Q&A and Articles are surfaceable in Content Health review queues, which is another way to ensure content stays up-to-date and accurate. Users with sufficient reputation points will have access to reviewing aging content to assess whether the knowledge shared is accurate, obsolete, or needing updates. The queue can be filtered by content type, tags, and title.

Use Cases

It’s clear to us at this point that there are many similarities between Questions and Articles. So, how do we go about deciding which to use? Luckily, it’s easy to link Questions within Articles and vice versa, which means you can use these different formats to complement each other.

In simple terms, Articles are best used to communicate a piece of information to a broad audience without much debate, whereas Questions are better for crowdsourcing knowledge and compiling different perspectives and solutions. \b Articles can often describe the larger picture and be paired with Questions that dig a little deeper into the specifics.

An example might be a user writing a thorough and well-researched Article on the different integrations you offer with your product. In an Article, the author will include general background information on those integrations, explain the features and benefits of the integrations at a high level, and outline the future state and what’s to come. Meanwhile, users ask Questions about individual integrations. To get the most value from both formats, those Questions are linked within the body of the Article.

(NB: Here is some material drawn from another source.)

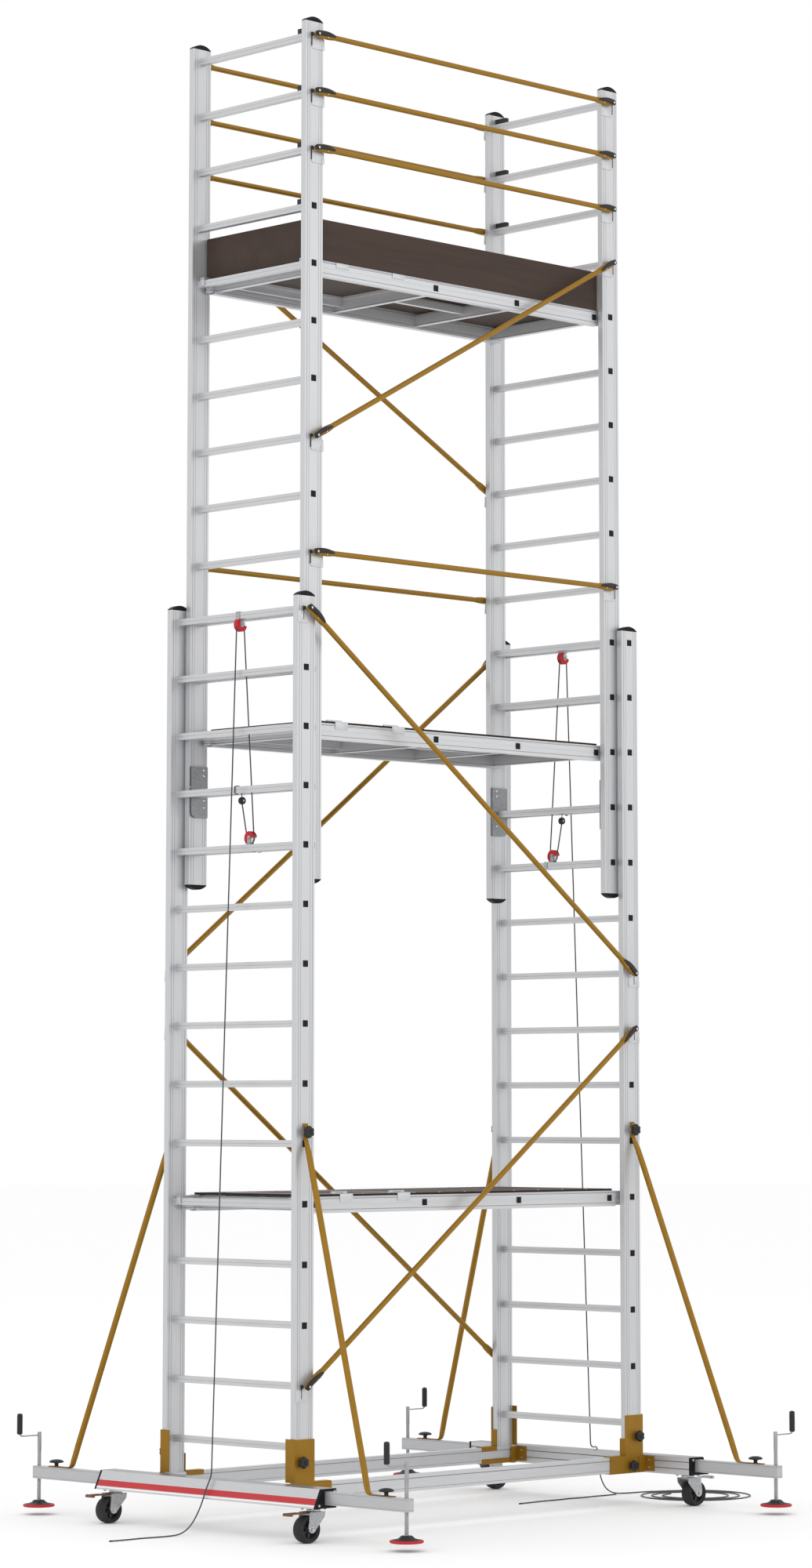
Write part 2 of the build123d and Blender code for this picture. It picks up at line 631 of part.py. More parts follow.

Watch the video below to learn about Questions and Answers on Stack Overflow for Teams

Going Forward

At the end of the day, a healthy Community uses Q&A and Articles in concert to best share and socialize knowledge with their users. Whether pairing this content type together to allow for easy and seamless navigation between related topics or simply sharing knowledge in a preferred or intuitive format, both types of content ensure knowledge is discoverable and users have access to what they need to upskill, get unstuck, and collaborate with other users.